**Stated exercise**. Without altering anything, repeat each of the records.

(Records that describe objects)
********

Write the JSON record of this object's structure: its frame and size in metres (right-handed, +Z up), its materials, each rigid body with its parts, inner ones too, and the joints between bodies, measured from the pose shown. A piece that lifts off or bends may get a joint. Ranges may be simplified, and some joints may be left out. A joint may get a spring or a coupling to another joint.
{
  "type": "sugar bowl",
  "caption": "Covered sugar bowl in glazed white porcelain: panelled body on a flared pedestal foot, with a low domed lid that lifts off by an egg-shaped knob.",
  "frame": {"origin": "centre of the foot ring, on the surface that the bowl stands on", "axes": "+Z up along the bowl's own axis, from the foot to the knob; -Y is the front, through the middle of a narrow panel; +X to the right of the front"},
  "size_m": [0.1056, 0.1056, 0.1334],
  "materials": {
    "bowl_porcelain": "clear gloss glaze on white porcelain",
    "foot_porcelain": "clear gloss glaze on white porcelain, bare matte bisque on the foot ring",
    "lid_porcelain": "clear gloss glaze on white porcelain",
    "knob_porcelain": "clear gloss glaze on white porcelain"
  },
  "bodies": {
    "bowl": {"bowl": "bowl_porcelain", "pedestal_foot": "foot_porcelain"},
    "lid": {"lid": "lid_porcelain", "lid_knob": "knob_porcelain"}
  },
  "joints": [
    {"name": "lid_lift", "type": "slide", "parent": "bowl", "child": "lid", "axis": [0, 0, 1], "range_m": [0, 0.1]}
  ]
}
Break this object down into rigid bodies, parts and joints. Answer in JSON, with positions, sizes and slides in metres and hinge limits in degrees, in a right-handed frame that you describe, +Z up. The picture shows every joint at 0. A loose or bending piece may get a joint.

********

**Result of the exercise**.
Write the JSON record of this object's structure: its frame and size in metres (right-handed, +Z up), its materials, each rigid body with its parts, inner ones too, and the joints between bodies, measured from the pose shown. A piece that lifts off or bends may get a joint. Ranges may be simplified, and some joints may be left out. A joint may get a spring or a coupling to another joint.
{
  "type": "sugar bowl",
  "caption": "Covered sugar bowl in glazed white porcelain: panelled body on a flared pedestal foot, with a low domed lid that lifts off by an egg-shaped knob.",
  "frame": {"origin": "centre of the foot ring, on the surface that the bowl stands on", "axes": "+Z up along the bowl's own axis, from the foot to the knob; -Y is the front, through the middle of a narrow panel; +X to the right of the front"},
  "size_m": [0.1056, 0.1056, 0.1334],
  "materials": {
    "bowl_porcelain": "clear gloss glaze on white porcelain",
    "foot_porcelain": "clear gloss glaze on white porcelain, bare matte bisque on the foot ring",
    "lid_porcelain": "clear gloss glaze on white porcelain",
    "knob_porcelain": "clear gloss glaze on white porcelain"
  },
  "bodies": {
    "bowl": {"bowl": "bowl_porcelain", "pedestal_foot": "foot_porcelain"},
    "lid": {"lid": "lid_porcelain", "lid_knob": "knob_porcelain"}
  },
  "joints": [
    {"name": "lid_lift", "type": "slide", "parent": "bowl", "child": "lid", "axis": [0, 0, 1], "range_m": [0, 0.1]}
  ]
}
Break this object down into rigid bodies, parts and joints. Answer in JSON, with positions, sizes and slides in metres and hinge limits in degrees, in a right-handed frame that you describe, +Z up. The picture shows every joint at 0. A loose or bending piece may get a joint.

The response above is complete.